Swiss private bank Julius Baer will cut up to 1,000 jobs as it seeks to rein in costs following the purchase of Merrill Lynch's international wealth management business.

Swiss regulators have gone further faster than international peers with capital rules designed to curb risky investment banking activities at the two largest banks after UBS was bailed out by the government in 2008.

On Wednesday, Swiss Finance Minister Eveline Widmer-Schlumpf voiced regret at the loss of UBS jobs, but said she welcomed the bank's measures in view of new too-big-to-fail laws.

Shares of Credit Suisse, which earns a greater proportion of profit from investment banking than UBS, have risen 4.5 per cent since it disclosed its spending cuts, compared with a nearly-19-per-cent surge at its rival.

The European Stoxx 600 bank index has risen 3.3 per cent during the same period.

"The more the valuation gap between the two widens, the more investors will push for similar measures from Credit Suisse," Zuercher Kantonalbank analyst Andreas Venditti said.

Switzerland's unemployment rate of less than 3 per cent is the envy of other European countries such as Spain, where it has soared to 25 per cent.

But experts say that bank cuts are expected to hit everyone from rank-and-file employees to highly paid deal makers.

"It's becoming more difficult for people who have lost their jobs at big banks to find a new one," said Denise Chervet, who heads a bank employee lobby organization.

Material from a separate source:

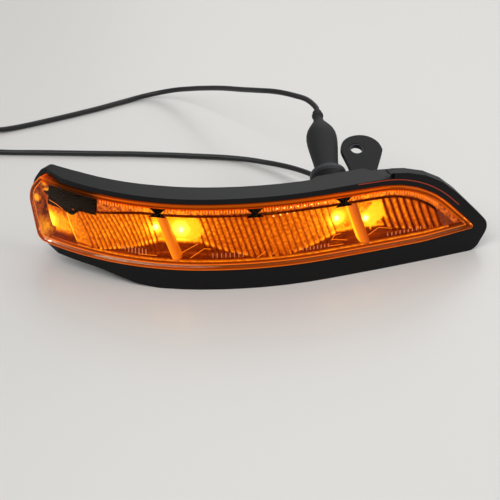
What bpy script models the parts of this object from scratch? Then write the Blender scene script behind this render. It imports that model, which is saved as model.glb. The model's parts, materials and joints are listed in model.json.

Switzerland's commodities trading firms may snap up banking staff, while specialized staff such as information technology experts are expected to face fewer obstacles in finding new work.

Many former bankers are also hired by the insurance industry, another traditional Swiss economic strength.

"Salaries are probably lower in insurance than in investment banking, but it's also considerably less stressful," said Yngve Abrahamsen, an economist at Switzerland's KOF economic think-tank.